I'm sorry, but no. As a child who lived through this, it's neglectful to consistently put your children in the path of an unstable and potentially dangerous person. Biological parent or not, it's your job to keep them safe, physically and mentally. They might be physically safe with him, according to you, but they aren't mentally and emotionally safe. My best advice would be to get yourself some therapy, and quickly, so you can come to terms with the fact that you need to do what you don't want to do in order to keep them safe. You are all they have in this world, the last gate between them and danger. So make sure it's an impenetrable lockdown gate, not one that swings back and forth allowing who knows what in. You need to put being a mother in front of your own feelings

theworstofme May 25, 2019

And yes, it has been scientifically proven, throughout many studies with overwhelming evidence that screaming at your children, being physically aggressive with other people in front of them, and being mentally unstable is as damaging as it is to slap them in the face. You might want to reframe your definition of abuse. And side note, although I was screamed at for the majority of my childhood, my husband and I do not scream at any of our three children, he was never screamed at as a child, and I don't know any of my friends who do. Talk sternly, raise my voice, but never scream

whit28 May 29, 2019 (edited May 29, 2019)

Edited

So my version of "yelling/screaming" is the same as your sternly talking to them. I feel like I'm yelling as my pleasant voice becomes stern and louder and a bit more sharp. Whatever you want to call it you are being firm in your demand and louder than you would talk normally.. Maybe your kids feel your stern voice is like screaming did you think of that?

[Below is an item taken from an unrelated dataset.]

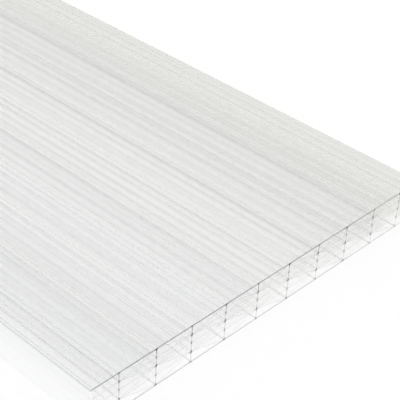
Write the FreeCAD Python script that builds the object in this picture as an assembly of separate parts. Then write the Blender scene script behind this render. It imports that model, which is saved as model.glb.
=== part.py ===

theworstofme whit28 ⋅ May 30, 2019

That's very possible. However, the minute that another adult physically harmed me in the home like children were staying at, I would do everything possible as a mother to make sure they never had to witness that or be around that again. That is why it is the law. By allowing somebody that does those things into your home you're risking custody of your children, and therefore failing as a mother. I know that's harsh, but sometimes hearing things in a plain way helps it thinking. You can't set yourself on fire to keep other people warm. Especially when they are unable or unwilling to care for themselves. You have people that you are responsible for caring for, and he is not one of them. Have you considered maybe that involving yourself so deeply and his issues is just distracting yourself from what you have to do in your life?

whit28 theworstofme ⋅ May 30, 2019

Also.... the problem is that they the court system and the mental health system have always thrown him back on me that he is my problem. Not theirs. I have tried getting him help and they have always told me he wasn't " bad" enough. He has told them he's leaving and they believe him. Unlike most DV victims I own my own house (have 2 in fact) and have a job and take care of the kids. He's the one that is disadvantaged and therefore they "can't" do anything about it but tell me to lock my doors and never go out. Funny how we have to leave the house to work and get food and run errands and that he knows my schedule... Tenants have more rights than landlords too ...so I can't get him to leave without taking him to court. Like that is going to happen when you are dealing with someone that is mentally ill. The only agency that doesn't agree and knows the least is CPS. That puts me in a rock and a hard place. If they would get him help and gotten him help I wouldn't be in this position. I'm afraid they are going to do the same thing as they have done over and over and over and over and over.... why should this time be any different???. They promise me and then don't do shit. He is not distracting me from what I need to do in life..... I think I have a pretty good handle. I do it all.....too good that's the problem. If I was more the victim, this wouldn't be an issue. Have you considered this is were I vent to as I don't to anybody else and really doesn't effect my life???